- [Directive]: Provide the data again in its entirety, exactly as given.

- [Data excerpt]:
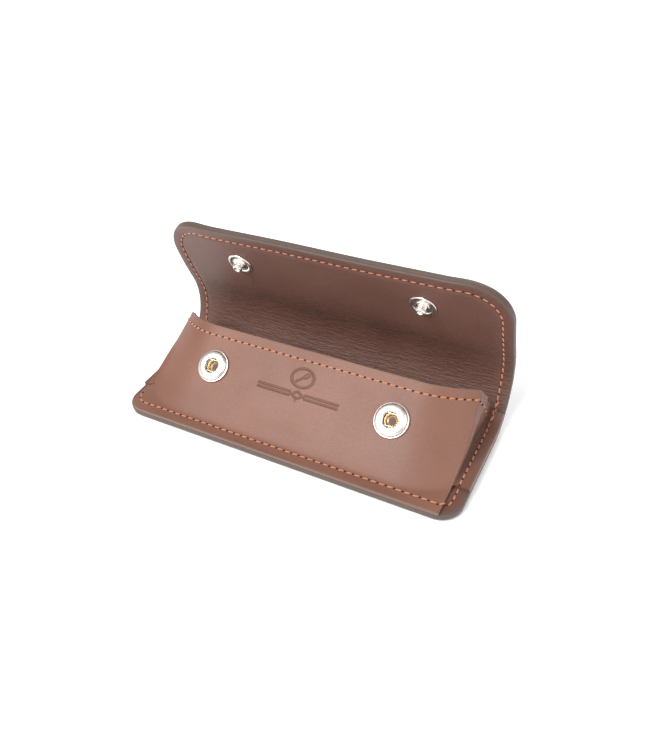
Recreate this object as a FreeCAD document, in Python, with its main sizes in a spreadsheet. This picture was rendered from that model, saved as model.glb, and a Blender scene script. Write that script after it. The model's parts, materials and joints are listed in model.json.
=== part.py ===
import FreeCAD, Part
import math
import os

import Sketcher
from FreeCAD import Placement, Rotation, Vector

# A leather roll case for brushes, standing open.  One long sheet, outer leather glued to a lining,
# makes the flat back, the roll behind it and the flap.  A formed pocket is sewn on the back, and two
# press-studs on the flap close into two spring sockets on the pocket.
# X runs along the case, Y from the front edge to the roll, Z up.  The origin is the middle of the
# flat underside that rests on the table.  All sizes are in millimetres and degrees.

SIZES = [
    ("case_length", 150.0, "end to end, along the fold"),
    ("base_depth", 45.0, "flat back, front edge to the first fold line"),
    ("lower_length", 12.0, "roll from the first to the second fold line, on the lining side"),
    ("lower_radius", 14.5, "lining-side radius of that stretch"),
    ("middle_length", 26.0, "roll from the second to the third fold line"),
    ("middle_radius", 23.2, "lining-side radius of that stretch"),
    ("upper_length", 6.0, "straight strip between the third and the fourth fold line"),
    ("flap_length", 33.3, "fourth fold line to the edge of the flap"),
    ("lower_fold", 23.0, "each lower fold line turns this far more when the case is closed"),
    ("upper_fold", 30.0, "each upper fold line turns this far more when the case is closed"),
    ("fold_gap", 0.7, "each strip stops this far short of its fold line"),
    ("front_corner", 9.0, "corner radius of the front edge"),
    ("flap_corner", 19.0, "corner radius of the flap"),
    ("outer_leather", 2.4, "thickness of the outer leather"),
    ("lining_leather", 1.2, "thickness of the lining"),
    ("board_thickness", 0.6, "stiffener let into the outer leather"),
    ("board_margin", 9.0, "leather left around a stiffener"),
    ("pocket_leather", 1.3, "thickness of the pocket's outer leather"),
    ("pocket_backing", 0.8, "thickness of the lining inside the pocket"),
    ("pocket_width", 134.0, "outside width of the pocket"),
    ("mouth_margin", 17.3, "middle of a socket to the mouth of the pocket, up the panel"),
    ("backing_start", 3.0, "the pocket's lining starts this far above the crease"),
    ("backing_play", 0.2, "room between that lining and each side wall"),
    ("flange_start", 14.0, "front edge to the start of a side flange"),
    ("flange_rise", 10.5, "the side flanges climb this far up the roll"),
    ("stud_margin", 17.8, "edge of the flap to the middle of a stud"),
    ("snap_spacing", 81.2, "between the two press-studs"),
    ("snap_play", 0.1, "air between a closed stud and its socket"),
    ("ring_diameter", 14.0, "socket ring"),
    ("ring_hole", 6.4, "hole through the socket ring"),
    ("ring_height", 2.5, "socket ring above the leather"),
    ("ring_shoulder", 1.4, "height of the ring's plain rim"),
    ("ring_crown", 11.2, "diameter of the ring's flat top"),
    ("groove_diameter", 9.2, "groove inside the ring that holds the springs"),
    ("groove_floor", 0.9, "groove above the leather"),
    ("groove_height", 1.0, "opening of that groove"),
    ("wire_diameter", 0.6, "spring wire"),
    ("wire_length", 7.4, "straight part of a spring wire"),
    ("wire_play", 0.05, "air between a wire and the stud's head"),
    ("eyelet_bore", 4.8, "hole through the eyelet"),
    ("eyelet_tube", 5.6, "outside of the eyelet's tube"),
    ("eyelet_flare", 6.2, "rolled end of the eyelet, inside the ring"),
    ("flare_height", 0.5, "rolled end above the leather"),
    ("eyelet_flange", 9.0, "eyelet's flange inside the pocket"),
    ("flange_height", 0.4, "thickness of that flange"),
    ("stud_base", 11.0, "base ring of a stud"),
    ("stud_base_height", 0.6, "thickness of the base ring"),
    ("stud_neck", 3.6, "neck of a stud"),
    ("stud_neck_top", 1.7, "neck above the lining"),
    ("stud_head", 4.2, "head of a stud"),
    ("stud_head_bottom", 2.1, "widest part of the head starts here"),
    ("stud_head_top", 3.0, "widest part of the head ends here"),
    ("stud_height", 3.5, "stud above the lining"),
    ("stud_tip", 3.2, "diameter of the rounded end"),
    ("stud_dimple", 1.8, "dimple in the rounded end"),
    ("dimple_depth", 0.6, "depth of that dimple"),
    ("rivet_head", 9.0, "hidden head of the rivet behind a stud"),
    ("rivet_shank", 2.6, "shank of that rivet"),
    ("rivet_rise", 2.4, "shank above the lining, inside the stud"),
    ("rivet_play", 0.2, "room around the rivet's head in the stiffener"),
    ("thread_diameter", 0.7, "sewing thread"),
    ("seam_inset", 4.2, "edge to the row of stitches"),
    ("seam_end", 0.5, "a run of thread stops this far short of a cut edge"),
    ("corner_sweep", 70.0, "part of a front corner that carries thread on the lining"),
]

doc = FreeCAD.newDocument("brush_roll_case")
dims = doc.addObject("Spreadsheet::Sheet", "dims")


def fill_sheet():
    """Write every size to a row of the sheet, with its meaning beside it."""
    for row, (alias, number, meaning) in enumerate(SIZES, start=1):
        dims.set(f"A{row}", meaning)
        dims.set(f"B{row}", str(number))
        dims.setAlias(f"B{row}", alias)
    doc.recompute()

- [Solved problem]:
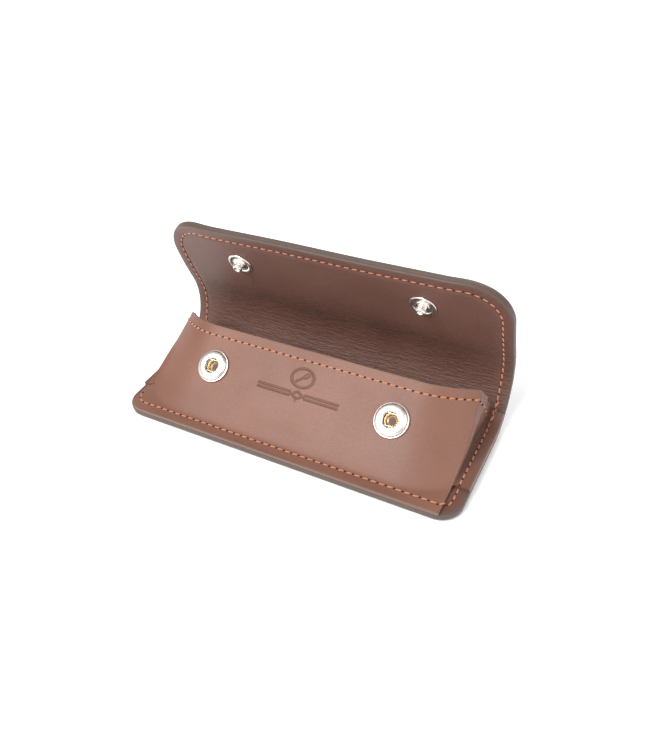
Recreate this object as a FreeCAD document, in Python, with its main sizes in a spreadsheet. This picture was rendered from that model, saved as model.glb, and a Blender scene script. Write that script after it. The model's parts, materials and joints are listed in model.json.
=== part.py ===
import FreeCAD, Part
import math
import os

import Sketcher
from FreeCAD import Placement, Rotation, Vector

# A leather roll case for brushes, standing open.  One long sheet, outer leather glued to a lining,
# makes the flat back, the roll behind it and the flap.  A formed pocket is sewn on the back, and two
# press-studs on the flap close into two spring sockets on the pocket.
# X runs along the case, Y from the front edge to the roll, Z up.  The origin is the middle of the
# flat underside that rests on the table.  All sizes are in millimetres and degrees.

SIZES = [
    ("case_length", 150.0, "end to end, along the fold"),
    ("base_depth", 45.0, "flat back, front edge to the first fold line"),
    ("lower_length", 12.0, "roll from the first to the second fold line, on the lining side"),
    ("lower_radius", 14.5, "lining-side radius of that stretch"),
    ("middle_length", 26.0, "roll from the second to the third fold line"),
    ("middle_radius", 23.2, "lining-side radius of that stretch"),
    ("upper_length", 6.0, "straight strip between the third and the fourth fold line"),
    ("flap_length", 33.3, "fourth fold line to the edge of the flap"),
    ("lower_fold", 23.0, "each lower fold line turns this far more when the case is closed"),
    ("upper_fold", 30.0, "each upper fold line turns this far more when the case is closed"),
    ("fold_gap", 0.7, "each strip stops this far short of its fold line"),
    ("front_corner", 9.0, "corner radius of the front edge"),
    ("flap_corner", 19.0, "corner radius of the flap"),
    ("outer_leather", 2.4, "thickness of the outer leather"),
    ("lining_leather", 1.2, "thickness of the lining"),
    ("board_thickness", 0.6, "stiffener let into the outer leather"),
    ("board_margin", 9.0, "leather left around a stiffener"),
    ("pocket_leather", 1.3, "thickness of the pocket's outer leather"),
    ("pocket_backing", 0.8, "thickness of the lining inside the pocket"),
    ("pocket_width", 134.0, "outside width of the pocket"),
    ("mouth_margin", 17.3, "middle of a socket to the mouth of the pocket, up the panel"),
    ("backing_start", 3.0, "the pocket's lining starts this far above the crease"),
    ("backing_play", 0.2, "room between that lining and each side wall"),
    ("flange_start", 14.0, "front edge to the start of a side flange"),
    ("flange_rise", 10.5, "the side flanges climb this far up the roll"),
    ("stud_margin", 17.8, "edge of the flap to the middle of a stud"),
    ("snap_spacing", 81.2, "between the two press-studs"),
    ("snap_play", 0.1, "air between a closed stud and its socket"),
    ("ring_diameter", 14.0, "socket ring"),
    ("ring_hole", 6.4, "hole through the socket ring"),
    ("ring_height", 2.5, "socket ring above the leather"),
    ("ring_shoulder", 1.4, "height of the ring's plain rim"),
    ("ring_crown", 11.2, "diameter of the ring's flat top"),
    ("groove_diameter", 9.2, "groove inside the ring that holds the springs"),
    ("groove_floor", 0.9, "groove above the leather"),
    ("groove_height", 1.0, "opening of that groove"),
    ("wire_diameter", 0.6, "spring wire"),
    ("wire_length", 7.4, "straight part of a spring wire"),
    ("wire_play", 0.05, "air between a wire and the stud's head"),
    ("eyelet_bore", 4.8, "hole through the eyelet"),
    ("eyelet_tube", 5.6, "outside of the eyelet's tube"),
    ("eyelet_flare", 6.2, "rolled end of the eyelet, inside the ring"),
    ("flare_height", 0.5, "rolled end above the leather"),
    ("eyelet_flange", 9.0, "eyelet's flange inside the pocket"),
    ("flange_height", 0.4, "thickness of that flange"),
    ("stud_base", 11.0, "base ring of a stud"),
    ("stud_base_height", 0.6, "thickness of the base ring"),
    ("stud_neck", 3.6, "neck of a stud"),
    ("stud_neck_top", 1.7, "neck above the lining"),
    ("stud_head", 4.2, "head of a stud"),
    ("stud_head_bottom", 2.1, "widest part of the head starts here"),
    ("stud_head_top", 3.0, "widest part of the head ends here"),
    ("stud_height", 3.5, "stud above the lining"),
    ("stud_tip", 3.2, "diameter of the rounded end"),
    ("stud_dimple", 1.8, "dimple in the rounded end"),
    ("dimple_depth", 0.6, "depth of that dimple"),
    ("rivet_head", 9.0, "hidden head of the rivet behind a stud"),
    ("rivet_shank", 2.6, "shank of that rivet"),
    ("rivet_rise", 2.4, "shank above the lining, inside the stud"),
    ("rivet_play", 0.2, "room around the rivet's head in the stiffener"),
    ("thread_diameter", 0.7, "sewing thread"),
    ("seam_inset", 4.2, "edge to the row of stitches"),
    ("seam_end", 0.5, "a run of thread stops this far short of a cut edge"),
    ("corner_sweep", 70.0, "part of a front corner that carries thread on the lining"),
]

doc = FreeCAD.newDocument("brush_roll_case")
dims = doc.addObject("Spreadsheet::Sheet", "dims")


def fill_sheet():
    """Write every size to a row of the sheet, with its meaning beside it."""
    for row, (alias, number, meaning) in enumerate(SIZES, start=1):
        dims.set(f"A{row}", meaning)
        dims.set(f"B{row}", str(number))
        dims.setAlias(f"B{row}", alias)
    doc.recompute()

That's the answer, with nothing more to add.